» What you will do
Provide an exact copy of the lines from the beginning of the records through the line that includes "lies round it.", and of no others.

» Dataset records
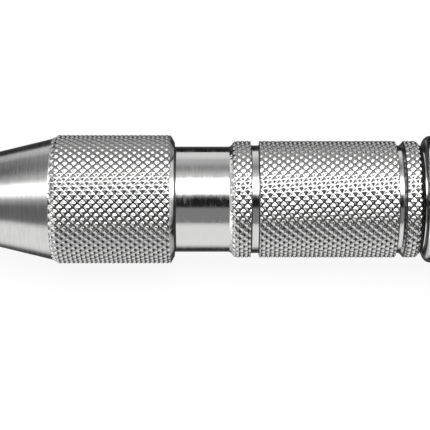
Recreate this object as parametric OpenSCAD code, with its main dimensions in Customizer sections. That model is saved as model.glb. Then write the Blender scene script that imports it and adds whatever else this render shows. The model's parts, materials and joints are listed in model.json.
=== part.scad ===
// Automatic center punch, lying along X with its point towards -X and its axis on the X axis.
// The origin is the very tip of the point. All lengths are in millimetres.
// The radii form one chain from the thin stem outwards, so that a changed wall moves all that lies round it.

/* [Point] */
// Length of the ground cone at the tip
tip_l = 3.4; // [2.6:0.1:4]
// Radius of the blunt end of the tip
tip_flat_r = 0.12; // [0.05:0.01:0.3]
// Length of the bare cylinder behind the tip
point_l = 14; // [11:0.5:16]
// Length of the taper between the bare cylinder and the shank
point_taper_l = 4; // [3:0.5:6]
// Length of shank that shows in front of the nose
shank_show = 2; // [1:0.5:4]
// How far the point can be pushed in
stroke = 10; // [8:0.5:11]
// Radius of the thin stem that pushes the latch
stem_r = 1.25; // [1.1:0.05:1.5]
// How much thicker the shank is than the stem
shoulder_step = 1.25; // [1.1:0.05:1.4]
// How much thinner the point is than the shank
point_step = 0.5; // [0.4:0.05:0.7]

/* [Nose and collar] */
// Length of the bare nose cone
cone_l = 17.5; // [15:0.5:20]
// Wall of the nose cone at its small end
nose_wall = 0.8; // [0.7:0.05:1]
// Wall of the bush in the nose
bush_wall = 1.05; // [0.9:0.05:1.2]
// Wall of the nose cone at its thread
cone_thread_wall = 1.3; // [1.2:0.05:1.5]
// Length of the knurled front collar
collar_l = 15.2; // [14.4:0.2:18]
// Wall of the front collar over the barrel's thread
collar_wall = 1.65; // [1.5:0.05:1.9]
// Height of the chamfer round the collar's front
collar_chamfer_r = 0.46; // [0.3:0.02:0.6]

/* [Grip] */
// Length of the smooth neck
neck_l = 6.8; // [6:0.2:9]
// Wall of the barrel at its rear thread
rear_wall = 1.02; // [0.9:0.02:1.2]
// How far the knurl stands out over the neck
grip_step = 0.7; // [0.6:0.05:0.8]
// Length of the knurled grip with both of its end chamfers
grip_l = 23.8; // [22:0.2:30]
// Width of each groove round the grip
groove_w = 1.05; // [0.8:0.05:1.4]
// Depth of each groove round the grip
groove_d = 0.54; // [0.4:0.02:0.6]
// Width of the knurled band in front of the first groove
end_band_l = 1.95; // [1.6:0.05:3]
// Width of the knurled band behind the second groove
rear_band_l = 1.5; // [1.3:0.05:2.5]

/* [Adjusting cap] */
// Gap between the grip and the bead when the cap is screwed home
cap_gap = 0.25; // [0.2:0.05:1]
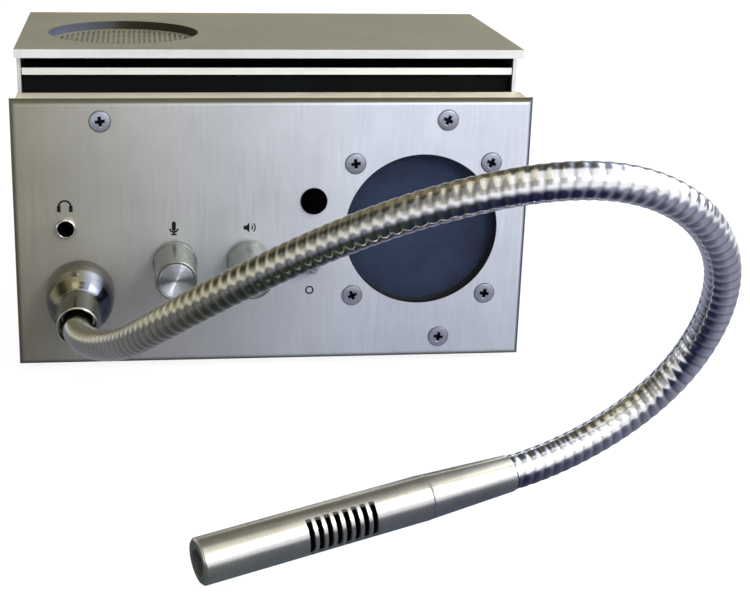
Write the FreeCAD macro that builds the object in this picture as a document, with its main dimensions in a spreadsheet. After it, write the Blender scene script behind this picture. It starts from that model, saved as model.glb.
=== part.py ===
"""Counter window intercom: a folded steel box with a speaker, two volume knobs, an
on/off switch, a headset jack and a microphone on a flexible gooseneck.

Frame: millimetres, +X to the right of the front panel, +Y to the back, +Z up.
The origin is on the surface that the rubber base stands on, under the middle of the box.
"""
import FreeCAD as App, Part
import os
import re
import Sketcher
from math import cos, pi, sin

# ---------------------------------------------------------------- driving sizes
SIZES = {
    # front panel, a folded pan
    "panel_width": 200.0,
    "panel_height": 105.5,
    "panel_depth": 12.7,
    "sheet": 1.5,
    "bend_radius": 2.5,
    "corner_relief": 2.7,
    "ground_gap": 2.0,
    "front_plane": -57.0,
    # box behind the panel
    "overall_depth": 114.5,
    "fold_gap": 0.3,
    "shell_front": 2.4,
    "wall_setback": 23.5,
    "top_flange": 8.0,
    "top_flange_setback": 34.0,
    "frame_setback": 28.0,
    "lid_setback": 24.0,
    "lid_thickness": 2.7,
    "lid_rise": 4.9,
    "air_gap": 5.5,
    "plate_overhang": 0.2,
    "plate_setback": 13.5,
    "plate_thickness": 3.3,
    "vent_radius": 30.0,
    "vent_across": -57.5,
    "vent_setback": 58.0,
    "slot_width": 1.2,
    "slot_pitch": 3.0,
    "slot_rim": 4.0,
    "grille_sheet": 1.0,
    "grille_overlap": 2.0,
    "grille_slot_width": 1.0,
    "grille_slot_pitch": 2.1,
    "frame_ear": 14.0,
    "magnet_window_slack": 4.0,
    "wiring_window_width": 80.0,
    "wiring_window_height": 40.0,
    "wiring_window_left": -70.0,
    "wiring_window_sill": 22.0,
    "rear_ear": 12.0,
    "base_inset": 15.0,
    "base_depth": 84.0,
    "base_corner": 8.0,
    "base_clear": 4.0,
    # screws
    "panel_screw_side": 33.5,
    "panel_screw_inset": 8.5,
    "screw_radius": 2.0,
    "screw_head_radius": 4.0,
    "screw_head_height": 1.3,
    "screw_head_rim": 0.3,
    "side_screw_back": 7.0,
    "side_screw_inset": 15.0,
    "side_head_height": 2.0,
    "spacer_radius": 4.0,
    "hole_slack": 0.2,
    # speaker
    "speaker_across": 57.7,
    "speaker_rise": 0.55,
    "speaker_opening": 30.0,
    "speaker_square": 66.0,
    "speaker_screw_pitch": 53.5,
    "gasket_thickness": 6.0,
    "mesh_thickness": 0.6,
    "mesh_overlap": 4.0,
    "gasket_slack": 0.5,
    "basket_sheet": 1.0,
    "basket_depth": 15.0,
    "magnet_radius": 20.0,
    "basket_lip": 1.5,
    "basket_wall": 3.0,
    "magnet_depth": 10.0,
    "magnet_step": 1.5,
    "pole_radius": 16.0,
    "voice_coil_radius": 8.0,
    "cone_paper": 0.5,
    "cone_depth": 10.0,
    "cone_edge_depth": 2.0,
    "cone_cap_depth": 7.0,
    "surround_width": 3.2,
    "speaker_nut_flats": 7.0,
    "speaker_nut_height": 2.2,
    "speaker_screw_end": 3.5,
    # volume controls
    "talk_across": -39.0,
    "listen_across": -10.5,
    "knob_up": 41.7,
    "knob_base_radius": 8.5,
    "knob_face_radius": 7.8,
    "knob_end": 25.0,
    "knob_edge": 0.5,
    "knob_gap": 0.8,
    "knob_socket_radius": 6.6,
    "knob_socket_depth": 5.5,
    "knob_disc_radius": 6.7,
    "knob_disc_thickness": 0.6,
    "knob_skirt": 2.5,
    "knob_dimple_radius": 1.2,
    "knob_dimple_depth": 0.3,
    "shaft_radius": 3.0,
    "shaft_end": 18.0,
    "running_gap": 0.05,
    "bushing_radius": 3.9,
    "bushing_end": 5.0,
    "pot_radius": 8.5,
    "pot_depth": 9.0,
    "pot_floor": 3.0,
    "pot_nut_flats": 10.0,
    "pot_nut_height": 2.2,
    "set_screw_radius": 1.5,
    "set_screw_up": 4.0,
    "set_screw_sink": 1.0,
    "key_flats": 1.5,
    "key_depth": 1.5,
    # switch
    "toggle_across": 14.0,
    "toggle_up": 40.5,
    "toggle_bushing_radius": 3.1,
    "toggle_bushing_end": 5.5,
    "toggle_nut_flats": 8.0,
    "toggle_nut_height": 1.8,
    "toggle_ball_radius": 2.3,
    "toggle_pivot_out": 3.2,
    "toggle_seat_slack": 0.5,
    "toggle_throw": 12.0,
    "toggle_lever_length": 12.0,
    "toggle_lever_radius": 1.3,
    "toggle_tip_radius": 1.9,
    "toggle_waist": 3.0,
    "toggle_tip_bevel": 0.7,
    "toggle_body_width": 8.0,
    "toggle_body_height": 13.0,
    "toggle_body_depth": 10.0,
    # lamp
    "lamp_across": 15.0,
    "lamp_up": 65.4,
    "lamp_rim_radius": 5.2,
    "lamp_barrel_radius": 4.0,
    "lamp_lens_radius": 3.4,
    "lamp_rim_height": 1.6,
    "lamp_rim_bevel": 0.7,
    "lamp_dome": 1.0,
    "lamp_lens_depth": 1.0,
    "lamp_depth": 9.0,
    "led_radius": 2.5,
    "led_flange": 0.4,
    "led_rim": 1.0,
    "led_top": 1.3,
    # headset jack
    "jack_across": -80.3,
    "jack_up": 55.7,
    "jack_bore_radius": 1.8,
    "jack_thread_radius": 3.1,
    "jack_nut_radius": 3.95,
    "jack_nut_height": 2.0,
    "jack_nut_bevel": 0.5,
    "jack_body_width": 9.0,
    "jack_body_depth": 13.0,
    # gooseneck socket
    "socket_across": -75.3,
    "socket_up": 29.8,
    "socket_base_radius": 13.0,
    "socket_rim": 2.5,
    "socket_bell": 21.5,
    "socket_dome_steps": 7.0,
    "socket_shoulder_radius": 8.6,
    "socket_mouth_radius": 7.7,
    "socket_mouth_bore": 7.0,
    "socket_mouth_depth": 6.0,
    "socket_end": 41.0,
    "socket_thread_radius": 6.4,
    "socket_nut_flats": 17.0,
    "socket_nut_height": 3.0,
    "socket_slack": 0.3,
    "socket_step": 0.4,
    "socket_thread_end": 3.0,
    # gooseneck
    "neck_radius": 5.45,
    "neck_groove": 0.45,
    "neck_ridge_pitch": 13.0,
    "neck_ball_radius": 5.0,
    "neck_cup_back": 2.2,
    "neck_child_start": 1.0,
    "neck_stub_inside": 14.0,
    # microphone
    "mic_direction_x": -0.945,
    "mic_direction_y": -0.316,
    "mic_direction_z": -0.088,
    "mic_tail_length": 30.0,
    "mic_tail_radius": 5.8,
    "mic_radius": 7.0,
    "mic_barrel_length": 73.4,
    "mic_wall": 0.9,
    "mic_slot_start": 19.1,
    "mic_slot_count": 8.0,
    "mic_slot_pitch": 2.91,
    "mic_slot_width": 1.75,
    "mic_slot_chord": 3.55,
    "mic_slot_turn": 163.4,
    "mic_mouth_radius": 4.2,
    "mic_mouth_lip": 2.0,
    "mic_edge": 0.6,
    "mic_spigot": 8.0,
    "mic_lining": 0.5,
    "mic_lining_overlap": 4.0,
    "mic_capsule_length": 12.0,
    "mic_pad_thickness": 1.3,
    # circuit board and rear panel
    "board_width": 88.0,
    "board_depth": 60.0,
    "board_thickness": 1.6,
    "board_height": 14.0,
    "board_across": -44.0,
    "board_setback": 36.0,
    "post_inset": 5.0,
    "post_radius": 3.0,
    "post_bore_radius": 1.5,
    "board_hole_radius": 1.7,
    "board_screw_length": 8.0,
    "board_head_radius": 2.8,
    "board_head_height": 2.0,
    "can_radius": 6.5,
    "can_height": 16.0,
    "can_pitch": 16.0,
    "can_inset": 18.0,
    "sink_left": 46.0,
    "sink_front": 10.0,
    "sink_width": 34.0,
    "sink_depth": 22.0,
    "sink_foot": 3.0,
    "sink_height": 16.0,
    "fin_thickness": 1.6,
    "fin_count": 6.0,
    "gland_radius": 7.0,
    "gland_bore_radius": 4.0,
    "gland_inset": 36.2,
    "gland_height": 30.0,
    "gland_neck": 1.5,
    "gland_rim": 2.0,
    "gland_collar": 3.0,
    "terminal_width": 62.0,
    "terminal_across": -30.0,
    "terminal_height": 34.0,
    "terminal_tall": 18.0,
    "terminal_depth": 9.0,
    "terminal_margin": 3.0,
    "terminal_rib": 1.6,
    "terminal_cell_tall": 14.0,
    "terminal_cell_depth": 4.0,
    "terminal_head_radius": 3.0,
    "terminal_head_height": 2.2,
    "terminal_count": 6.0,
}

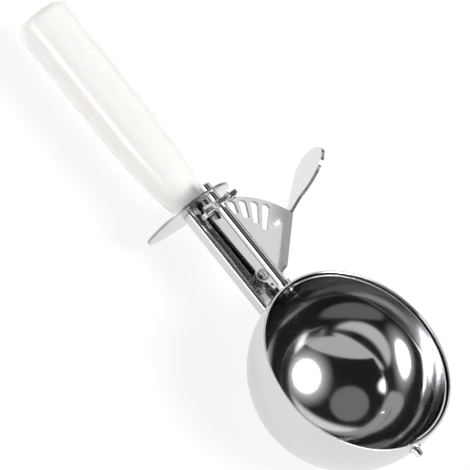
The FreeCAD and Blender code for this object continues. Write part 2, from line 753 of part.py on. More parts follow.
# Handle: ovals joined from the neck to the butt, bored for the tang. The neck
# swells fast at first and then settles into the palm's even width; the last
# ovals draw in for the rounding of the butt.
NECK_SHARES = (0, 0.05, 0.11, 0.18, 0.28, 0.42, 0.6, 0.78)
BUTT_ANGLES = (0, 30, 60, 90)
stations = [("handle_length * %s" % share, "0") for share in NECK_SHARES]
stations += [("(handle_length - handle_rounding * (1 - sin(%d * 1deg)))" % angle,
              "handle_rounding * (1 - cos(%d * 1deg))" % angle) for angle in BUTT_ANGLES]
sections = []
for start, drawn_in in stations:
    share = ("(1 - (1 - neck_share) * exp((neck_ease - sqrt((%s)^2 + neck_ease^2)) / neck_run))"
             % start)
    oval = solid("Ellipse", "handle_oval",
                 MajorRadius="%s * handle_half_width - %s" % (share, drawn_in),
                 MinorRadius="%s * (handle_half_width - handle_flattening) - %s"
                             % (share, drawn_in))
    place(oval, x="-(guard_place + %s)" % start, z="-handle_drop",
          turn=Rotation(Vector(1, 1, 1), 120))
    sections.append(oval)
grip = doc.addObject("Part::Loft", "grip")
grip.Sections = sections
grip.Solid = True
grip.Ruled = True
seated_grip = joined("Common", "seated_grip", grip, back_dish)
tang_socket = block("tang_socket", "-(tang_tail + slot_gap)", "tang_tail",
                    tang_half + " + slot_gap", tang_low + " - slot_gap", tang_top + " + slot_gap")
piece(joined("Cut", "handle_solid", seated_grip, tang_socket), "handle")

# Every feature has to stand, and every piece has to be one sound solid.
doc.recompute()
broken = [o.Name for o in doc.Objects if {"Invalid", "Error"} & set(o.State)]
if broken:
    raise RuntimeError("failed features: " + ", ".join(broken))
for obj in pieces:
    shape = obj.Shape
    if shape.isNull() or not shape.isValid() or len(shape.Solids) != 1:
        raise RuntimeError("unsound piece: " + obj.Label)
    box = shape.BoundBox
    print("%-15s %9.1f mm3  x %.2f %.2f  y %.2f %.2f  z %.2f %.2f" % (
        obj.Label, shape.Volume, box.XMin, box.XMax, box.YMin, box.YMax, box.ZMin, box.ZMax))
os.makedirs("parts", exist_ok=True)
for obj in pieces:
    obj.Shape.exportStep(os.path.join("parts", obj.Label + ".step"))
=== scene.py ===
"""Lever ice cream scoop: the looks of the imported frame, from the bowl to the handle,
and the studio that it is photographed in. Metres, in the frame's own axes.
"""

import math

import bmesh
import bpy
from mathutils import Matrix, Vector


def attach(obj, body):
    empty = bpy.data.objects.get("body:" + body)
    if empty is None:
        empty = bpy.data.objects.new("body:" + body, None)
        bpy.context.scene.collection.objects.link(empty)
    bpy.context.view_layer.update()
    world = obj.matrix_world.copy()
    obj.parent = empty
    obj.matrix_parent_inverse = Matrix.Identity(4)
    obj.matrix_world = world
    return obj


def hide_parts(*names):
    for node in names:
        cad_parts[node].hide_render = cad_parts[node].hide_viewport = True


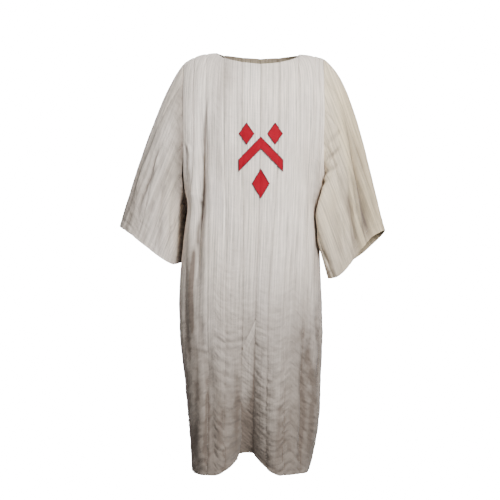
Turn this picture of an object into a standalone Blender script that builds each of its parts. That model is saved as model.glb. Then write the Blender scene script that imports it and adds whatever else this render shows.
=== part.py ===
"""A medieval surcoat: a quilted linen tunic in the hollow shape that it has when worn.

The front faces -Y and the wearer's right is -X. The origin is between the two ends of the neckline, on the
shoulder line, where the wearer's shoulders hold the garment. Tables are in millimetres.
Every piece of cloth is a wall built on the same drape, with its neighbours 0.3 mm away at the seams.
"""

from collections import namedtuple

import bpy
import numpy as np

MM = 0.001
HALF_TURN = np.pi

# Driving dimensions of the garment, in millimetres
LENGTH = 1238.0  # neckline's side end to hem
UNDERARM = 405.0  # neckline's side end to the foot of the armhole
GORE_TOP = 758.0  # neckline's side end to the tip of the centre gore
NECK_FRONT = 85.0  # how far the neckline stands in front of the shoulder line
NECK_BACK = 58.0
NECK_DIP_FRONT = 25.0  # how far the neckline drops at its middle
NECK_DIP_BACK = 6.0
ARMHOLE_FRONT = 82.0  # half widths of the armhole, in front of and behind the shoulder line
ARMHOLE_BACK = 80.0

# The cloth: two layers of linen quilted in upright channels
STITCHED = 1.8  # thickness along a line of stitching
QUILTED = 3.0  # thickness between the lines
CHANNEL = 54.0  # from one line of stitching to the next
SEAM = 0.3  # gap between two pieces where they are sewn together

# How finely the walls are cut
COLUMNS_IN_CHANNEL = 4
PLAIN_CHANNELS = 3  # channels of even width from the centre line out to the end of the neckline
SIDE_COLUMNS = 8  # columns from there to the armhole or the side seam
ARMHOLE_ROWS = 12
SKIRT_ROWS = 14
GORE_ROW = 6  # the row of the skirt where the gore begins
SLEEVE_ROWS = 12
SLEEVE_COLUMNS_IN_CHANNEL = 3
GORE_COLUMNS = 8
FINE = 240  # points along a row when it is measured
SEARCH_STEPS = 30  # for the place of a point of the chest, from its x and drop
SEARCH_C = 260.0  # about how far x moves for a whole step of c
SEARCH_R = 600.0  # about how far the drop moves for a whole step of r

# Shape of the body's rings
SQUARE_X = 0.80  # under 1 gives a ring fuller than an ellipse
SQUARE_Y = 0.68
ARMHOLE_BLEND = 90.0  # height above the underarm over which the ring opens into the armhole
ARMHOLE_TURN = np.radians(62)  # how far a panel has turned sideways where the armhole cuts it
SHOULDER_ROLL = 118.0  # height over which the cloth rolls from the shoulder line down to the chest
NECK_PLACE = 0.52  # where the neckline ends, as a share of the way across half a panel

Side = namedtuple("Side", "name sign neck neck_rise tip tip_drop tip_curve")
RIGHT = Side(name="right", sign=-1, neck=118, neck_rise=7, tip=218, tip_drop=24, tip_curve=2.4)
LEFT = Side(name="left", sign=1, neck=122, neck_rise=3, tip=194, tip_drop=9, tip_curve=1.8)

# Rings of the body: the drop below the neckline's ends, then how far the cloth reaches each way
Ring = namedtuple("Ring", "drop right left front back")
RINGS = [
    Ring(drop=0, right=218, left=194, front=104, back=84),
    Ring(drop=60, right=219, left=195, front=114, back=98),
    Ring(drop=150, right=219, left=195, front=124, back=112),
    Ring(drop=260, right=218, left=194, front=128, back=118),
    Ring(drop=385, right=216, left=194, front=127, back=113),
    Ring(drop=440, right=202, left=182, front=128, back=112),
    Ring(drop=520, right=213, left=184, front=130, back=113),
    Ring(drop=620, right=226, left=187, front=132, back=116),
    Ring(drop=720, right=233, left=192, front=135, back=121),
    Ring(drop=840, right=231, left=195, front=138, back=128),
    Ring(drop=960, right=220, left=190, front=141, back=135),
    Ring(drop=1080, right=209, left=187, front=144, back=142),
    Ring(drop=1160, right=203, left=177, front=145, back=146),
    Ring(drop=1250, right=199, left=159, front=146, back=148),
]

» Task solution
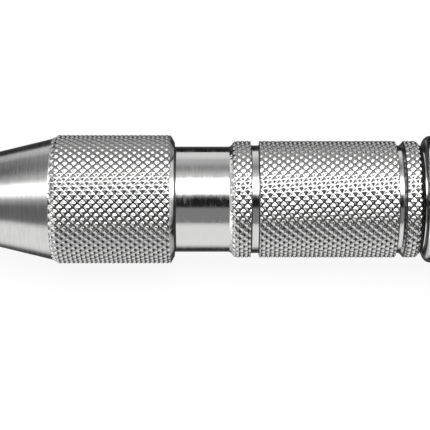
Recreate this object as parametric OpenSCAD code, with its main dimensions in Customizer sections. That model is saved as model.glb. Then write the Blender scene script that imports it and adds whatever else this render shows. The model's parts, materials and joints are listed in model.json.
=== part.scad ===
// Automatic center punch, lying along X with its point towards -X and its axis on the X axis.
// The origin is the very tip of the point. All lengths are in millimetres.
// The radii form one chain from the thin stem outwards, so that a changed wall moves all that lies round it.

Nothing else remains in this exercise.